On the surface, a story about unrequited love is the most cliched of all literary tropes. But Turgenev is no fool. Tchulkaturin tries to convince himself that his romantic failure the decade before was the most momentous incident in his life, but he’s too intelligent to believe it. The story about unrequited love — call it Werther without Ossian and without suicide — is so uninteresting that it becomes eloquent in its very banality. If this is the event an intelligent, clear-thinking man like Tchulkaturin has decided to focus on in the final weeks of his life, what does it say about the rest of his life?
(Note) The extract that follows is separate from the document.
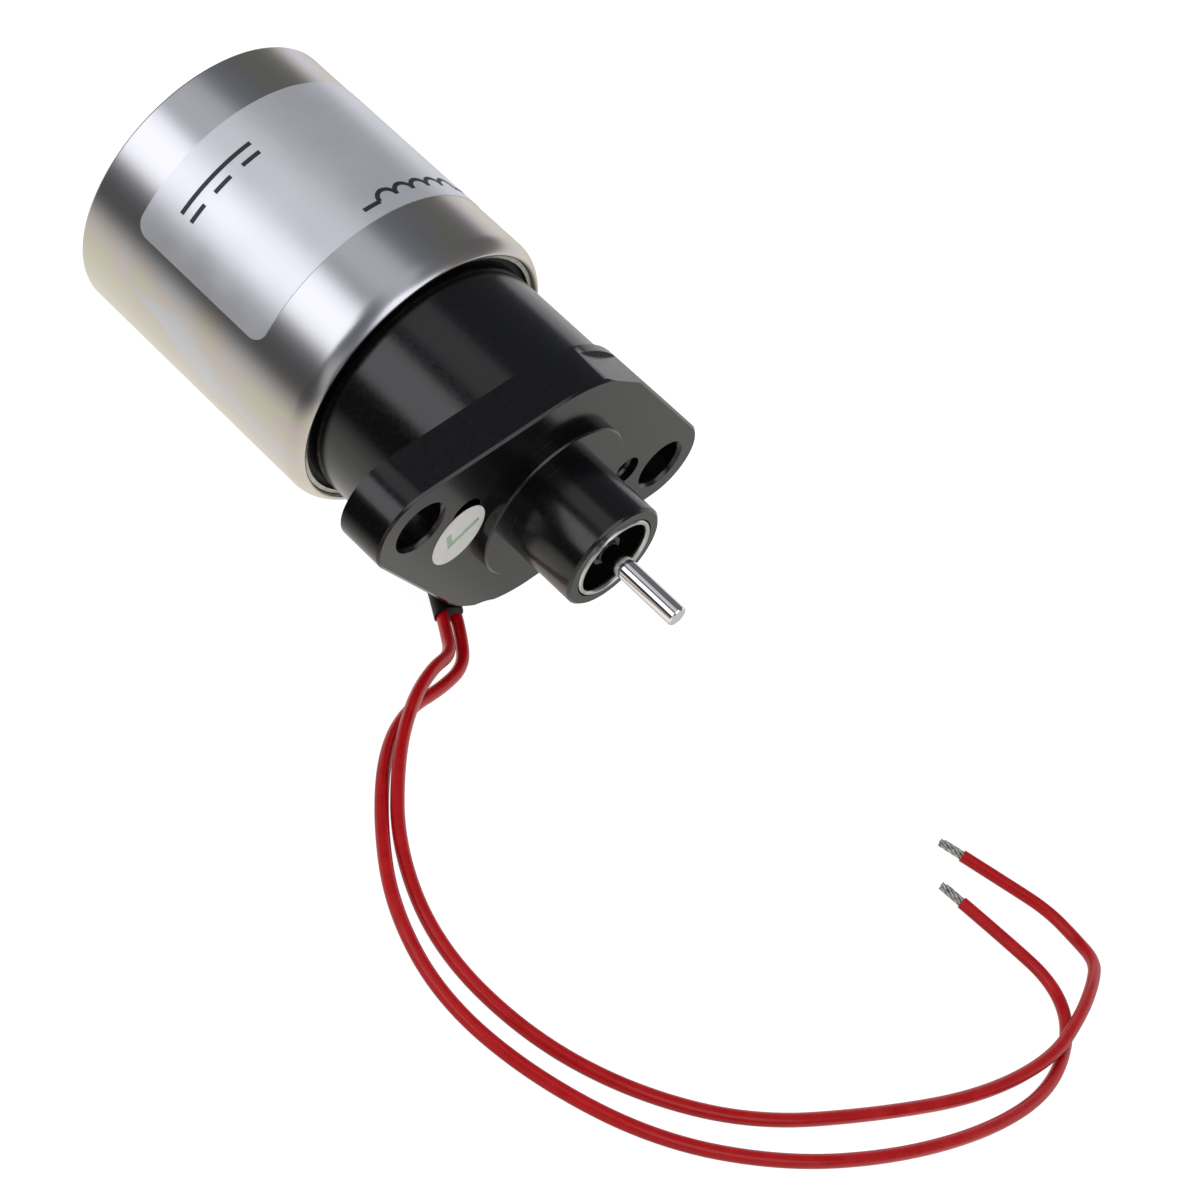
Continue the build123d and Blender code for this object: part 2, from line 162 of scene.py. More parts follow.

Turgenev, I suspect, knows that romanticism has played itself out. The language of Byron, Pushkin, young Goethe, Walter Scott, none of it is adequate to express the reality of the nation under the reactionary Czar Nicholas I. Russia’s educated, enlightened “intelligentsia” has no purpose in life. They’re “superfluous.” The Russian Revolution, that titanic event where these same educated, alienated young Russians would shake the whole world, is far off in the future. Young men in Russia can perform a colorful role on stage, fight duels, fall in love, talk in high-flown, romantic language, “cut a dashing figure” like Prince N, but, in the end, the only reality is the one Tchulkaturin sees so clearly, their own uselessness, their own “superfluousness.” For Dostoevsky the purpose in life would be to “suffer.” For Lenin, it would be to overthrow capitalism. For Turgenev? The only honorable thing to strive for is a clear eyed consciousness of your own irrelevance. To will yourself into oblivion at the age of 31? It’s as good a fate as any.